Obesity plan targets ‘buy one, get one free’ deals
Prime Minister Boris Johnson has announced a number of measures to tackle obesity as part of a national crackdown.
The whole of the UK will see a ban on junk food adverts before 9pm, the government has confirmed.
Action on Sugar, Action on Salt and 47 other health charities urged Johnson to implement all outstanding recommendations in the government’s childhood obesity initiative.
Johnson is also ending ‘buy one get one free’ deals on unhealthy products. Additionally, shops will not be allowed to display sweets and chocolates at checkout counters.
Obesity increases risk of COVID-19 death
The drive for a healthier nation follows Johnson’s own battle with COVID-19 in April.
According to a report from Public Health England (PHE), being obese or excessively overweight increases the risk of severe illness and death from COVID-19.
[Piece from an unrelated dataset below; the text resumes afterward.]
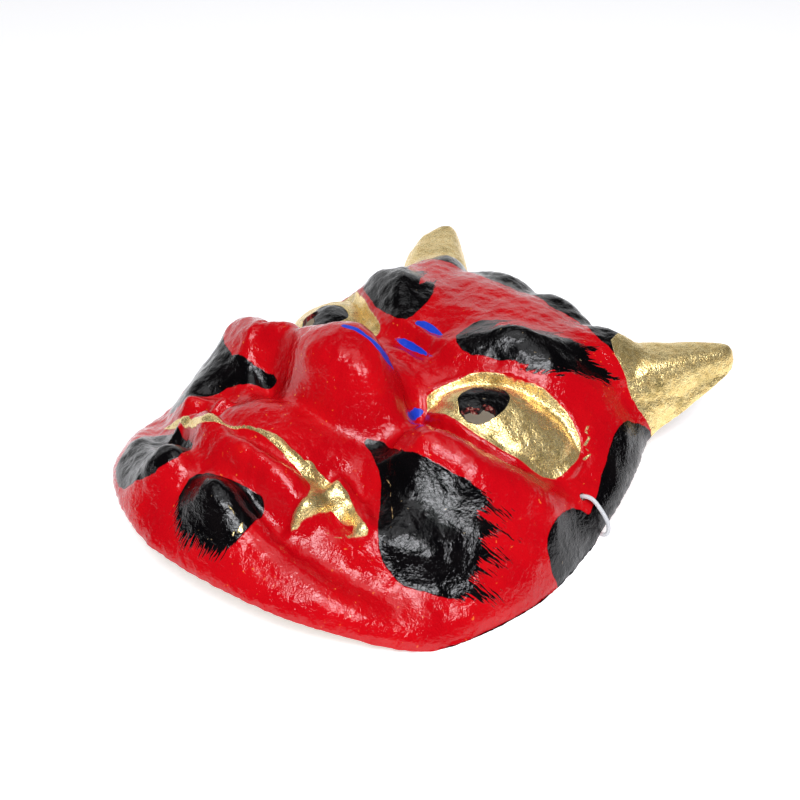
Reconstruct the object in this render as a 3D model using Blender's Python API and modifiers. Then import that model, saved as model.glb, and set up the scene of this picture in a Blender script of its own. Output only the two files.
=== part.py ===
"""Oni mask of lacquered papier-mâché, open at the back, with a round elastic cord.

Blender 4.5: blender --background --python part.py
The mask lies on its back edge: +Z is out of the face, +Y is towards the horns and
+X is the side that is nearer in the photograph. All sizes below are in millimetres.
"""
import math

import bmesh
import bpy
import numpy as np
from mathutils import Vector

MM = 0.001
OBJECT_NAME = "oni_mask"

# Driving sizes
FACE_WIDTH = 200.6
WALL = 2.4
CORD_DIAMETER = 1.6
CORD_HOLE_DIAMETER = 3.0
FAR_JAW_SHRINK = 0.13
FAR_HORN_DROP = 1.5
FAR_HORN_SPLAY = 7.0

# The free form below is drawn for this width and grows with FACE_WIDTH
DRAWN_WIDTH = 200.6
GROW = FACE_WIDTH / DRAWN_WIDTH

# Fineness of the shell: spokes from the bridge of the nose to the rim, and rings
SPOKES_PER_SIDE = 41
RINGS = 24

# Back edge of the right half, from the chin to the hair: x, y and height above the floor.
# Below zero it is cut off flat, which leaves the strips that the mask lies on.
RIM = [
    (0, -101, 16.5), (20, -98.5, 16.3), (39, -93.5, 15), (57, -86, 12.5), (71.5, -75.5, 8.5),
    (82, -65.5, 4), (90, -55, 0.5), (95.5, -42, -2.5), (98.5, -28, -3), (100.3, -13, -3),
    (99.6, 2, -3), (97, 16, -3), (94.9, 25, -2), (93.2, 32.5, 2.8), (91.8, 41, 5),
    (88.5, 53, 7.5), (82.5, 69, 9.5), (75.5, 86, 11), (79, 101, 18), (83.5, 117, 27),
    (84, 125.5, 31), (80, 130, 33), (74, 128.5, 32), (63, 121.5, 28), (50.5, 111.5, 22.5),
    (40.5, 105.5, 18), (31, 110, 15), (18, 113, 14), (0, 115, 14),
]
RIM_STEPS = 8
HUB = (0.0, 8.0)

# Middle of the finished shell's plan, which becomes the origin
PLAN_MIDDLE = (0.3, 14.17)

# Heights of the broad face, before its features
FACE_LEVEL = 41.0
FOREHEAD_RISE = 11.0
FOREHEAD_REACH = 62.0
FLANK_POWER = 0.60

# Soft ridges and furrows of the right half. Each has points x, y, rise, half width.
BROW = [(17, 35, 5, 9), (31, 46, 8, 11), (48, 53, 9, 11), (62, 64, 5, 10)]
CHEEKBONE = [(37, -11, 6, 9), (51, -16, 14, 12), (68, -10, 13, 13), (85, 6, 7, 11)]
NOSE_FURROW = [(25, 3, -7, 8), (31.5, -12, -7, 8), (31, -22, -4, 9)]
MOUTH_LINE = [(0, -60, -3, 3), (20, -57, -3, 3), (33, -47, -3, 3)]
LOWER_LIP = [(0, -66, 9, 8), (16, -63.5, 9, 8), (29, -59, 6, 7)]
LIP_CREASE = [
    (0, -76, -1.5, 4.5), (16, -71, -3.5, 4.5), (32, -69.5, -6, 5), (46, -68, -7, 6.5),
    (62, -61, -8, 8), (74, -53, -7, 9), (84, -44, -4, 9),
]
TUSK_DOWN = [(37, -45, 5, 4.5), (38.5, -56, 6, 4.5), (38.5, -67, 4, 3.2)]
TUSK_OUT = [(37, -45, 4, 4), (47, -45, 5, 4.5), (56, -50, 4, 3.4)]

# Rounded bumps and hollows: x, y, half width, half length, turn in degrees, rise, sharpness
NOSE_BULB = (0, -12, 29.5, 16.5, 0, 21, 5)
NOSE_RIDGE = (0, -10, 15, 16, 0, 5.5, 2)
NOSE_ROOT = (0, 8, 13, 10, 0, 5, 2)
GLABELLA_LOW = (0, 19.5, 17, 3.6, 0, 3, 2)
GLABELLA_HIGH = (0, 31.5, 14, 3.4, 0, 4, 2)
MUZZLE = (0, -48, 27, 14, 0, 8.5, 2.5)
MOUTH_CORNER = (42, -47, 15, 14, 15, -10, 2.6)
CHIN_KNOB = (16, -82, 14, 9.5, -10, 11, 2.4)
JOWL = (66, -42, 18, 12, 20, 3, 2)
HAIR_LUMPS = [(17, 99.5, 15, 9, 0, 6, 2.6), (43, 95, 14, 9, 0, 3, 2.4)]
# Forms that only the far half has: beside the nose, the cheek and the nostril's notch
FAR_FORMS = [
    (33, -8, 11, 12.5, 0, 12.5, 2.6), (46, -9, 10, 9, 0, 2, 2), (70, -26, 14, 12, 0, 4, 2),
    (25, -26, 12, 8, 20, -5, 2),
]
EYE = (52, 22, 30, 16, 30)
EYE_SOCKET_DEPTH = 6.5
EYE_RISE = 13.0
EYE_TILT = 0.42

# Horn: axis from its root to near its blunt tip, half width at each, height of its crest
HORN_ROOT = (55.5, 96.0)
HORN_TIP = (78.5, 125.0)
HORN_ROOT_HALF = 18.0
HORN_TIP_HALF = 6.0
HORN_CREST = 39.5

# Eye opening, hand cut in the lower part of the painted pupil
EYE_OPENING = [
    (42.6, 8.4), (44.4, 11.4), (46.4, 12.4), (47.3, 13.4), (47.3, 15.8), (49.0, 16.8),
    (50.8, 17.6), (53.6, 16.6), (53.2, 14.2), (52.0, 10.9), (49.0, 8.8), (46.0, 7.8),
]
CORD_HOLE = (85.8, 29.6)

# Route of the near half of the cord, from inside the temple hole round the rim to the
# middle of the floor under the face: x, y, z. The far half is its own, looser curve.
CORD_NEAR = [
    (77.0, 30.2, 10.6), (81.5, 30.0, 13.4), (85.8, 29.6, 17.0), (89.0, 30.6, 17.0),
    (92.0, 32.2, 13.2), (94.6, 34.0, 7.6), (95.2, 34.2, 3.0), (93.0, 33.8, 1.0),
    (88.0, 35.0, 0.9), (78.0, 43.0, 0.9), (62.0, 50.0, 0.9), (42.0, 44.0, 0.9),
    (24.0, 26.0, 0.9), (6.0, 8.0, 0.9),
]
CORD_FAR = [
    (-14.0, -2.0, 0.9), (-34.0, 4.0, 0.9), (-50.0, 20.0, 0.9), (-66.0, 34.0, 0.9),
    (-80.0, 36.0, 0.9), (-88.0, 34.6, 0.9), (-93.0, 33.8, 1.0), (-95.2, 34.2, 3.0),
    (-94.6, 34.0, 7.6), (-92.0, 32.2, 13.2), (-89.0, 30.6, 17.0), (-85.8, 29.6, 17.0),
    (-81.5, 30.0, 13.4), (-77.0, 30.2, 10.6),
]
CORD_SPACING = 4.0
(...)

Research shows it increases the risk of hospitalisation, admission into the intensive care unit (ICU) and death from the virus. Risk grows substantially as body mass index (BMI) increases.
In one study, results suggested that those with a BMI of 35 to 40, the risk of death from COVID-19 increases by 40%. And for those with a BMI over 40, the risk increases by 90% when compared to those not living with obesity.
Calorie labels on foods
The new changes introduced by Johnson will also require cafes, takeaways and restaurants with more than 250 employees to place calorie labels on all of their products.
The Prime Minister is also encouraging the public to get out and exercise. He hopes this will ‘reduce our health risks and protect ourselves against coronavirus – as well as taking pressure off the NHS’.
He said: ‘I’ve always wanted to lose weight for ages and ages and like many people I struggle with my weight – I go up and down.
‘But since I recovered from coronavirus, I’ve been steadily building up my fitness. I don’t want to make any excessive claims because I’ve only really just started concentrating on it. But I’m at least a stone down, I’m more than a stone down.’
The British Dental Association (BDA) greeted the government’s intervention. However, it calls for ministers to tackle the common factors driving tooth extractions among children.
‘The government has a historic opportunity to put its money where its mouth is when it comes to prevention, but it must take a joined-up approach,’ said Mick Armstrong, chair of the BDA.
‘Tooth decay is the number one reason for hospital admissions among young children. It will be negligence if this war on obesity does not confront the common enemy driving an oral health crisis.
‘The time must mark the beginning and not the end of the government’s willingness to step up and confront these grotesque inequalities.
‘We look to ministers for decisive action, and not let this vital agenda die a death by a thousand consultations.’